Did you use the “-l” (letter L) option on jstack? It is supposed to provide more information about locks.

Cheers,

Allard

coderinabstract · September 7, 2011, 1:27pm

Web-INF/lib has both the axon core and integration 1.1.1 jars in webapp. Thats all packaged by Maven in war and unzipped war and checked it in webserver.

Also, let me elaborate on use case which makes this aggregate unstable and causing this leaking of hung threads. It feels like the lock logic missing a thread/event in this scenario and then catching the pending events later, however not releasing the threads… something along those lines.
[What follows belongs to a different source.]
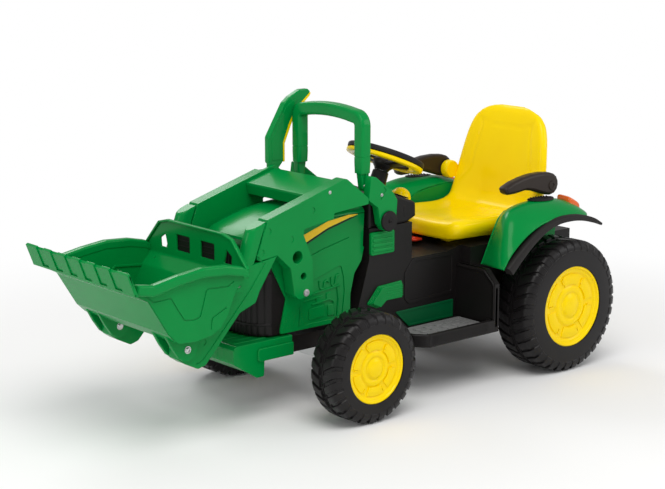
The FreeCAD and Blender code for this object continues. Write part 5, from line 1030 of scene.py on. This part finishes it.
def capMesh():
    # the half-round cap in front of the boom's nose
    shape = armShape
    middle, half = shape["inner"] + shape["width"] / 2, shape["width"] / 2 - 0.4
    (backTop, frontTop), (backLow, frontLow) = shape["capTop"], shape["capLow"]
    rings = []
    for t, pull in [(0, 0.92), (0.03, 0.98), (0.07, 1), (0.5, 1), (0.93, 1), (1, 0.97)]:
        back = Vector(backTop).lerp(Vector(backLow), t)
        front = Vector(frontTop).lerp(Vector(frontLow), t)
        ring = []
        for n in range(21):
            a = math.radians(-90 + 180 * n / 20)
            reach = 0.30 + 0.70 * max(math.cos(a), 0) ** 0.75
            spot = back.lerp(front, reach * pull)
            ring.append(at(spot.x, middle + half * pull * math.sin(a), spot.y))
        ring.append(at(back.x, middle + half * pull, back.y))
        ring.append(at(back.x, middle - half * pull, back.y))
        rings.append(ring)
    return loft("cap", rings, True, 35)


def forearmMesh():
    shape = armShape
    outline = roundCorners(shape["forearm"], shape["forearmRadii"], 5)
    lines = [tickOutline(x, z) for x, z in shape["ticksForearm"]]
    lines.append(ribbonOutline(roundLine(shape["forearmLine"], 12), shape["groove"]))
    lines.append(roundCorners([(983, 371), (1003, 377), (1006, 371), (988, 364)], 2, 2))
    return joinMeshes("forearm", skinnedPlate("forearm", outline, [], lines) + [capMesh()])


for side, flip in (("left", False), ("right", True)):
    boom, forearm = rightBoomMesh() if flip else boomMesh(), forearmMesh()
    if flip:
        boom, forearm = mirrorMesh(boom), mirrorMesh(forearm)
    addPiece("boom" + side.title(), boom, "greenPlastic", "loader", ["boom_" + side], softEdges)
    addPiece("forearm" + side.title(), forearm, "greenPlastic", "loader", ["forearm_" + side], softEdges)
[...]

Aggregate A sends event which Saga A intercepts and sends command to Aggregate B which sends event intercepted by Saga B which sends Command to Aggregate A which sends event and Updater in query intercepts it and updates the query db. There is nesting happening here.

After all of this Aggregate A is not getting loaded. I have attached jstack -l output with more detail for reference.

…really am stuck with major issue here and no exception to warn of anything wrong/illegal in app code.

Thanks and cheers…

jstackWithL.log (28.1 KB)

Allard · September 7, 2011, 7:13pm

Hi,

I’ve got some good news. I managed to reproduce, locate and solve the issue.
Technical details: triple nesting of unit of work (which is what happened in your scenario) would not properly call the cleanup callback. And that’s where locks are being released.

I am building a 1.1.2 release right now. It will probably be available in maven central within a few hours.
Let me know if this also solves your issue.

Cheers,

Allard

coderinabstract · September 7, 2011, 9:31pm

Wow…Thanks… that was fast… I tried it and it worked.

Some complexity there… Quick question… Saw the diff… the test case test for 4 interaction nest… however the code change is recursive and should work theoretically for any amount of nesting? Is that a correct assumption?

Thank you again for the quick response and continued innovation on this framework.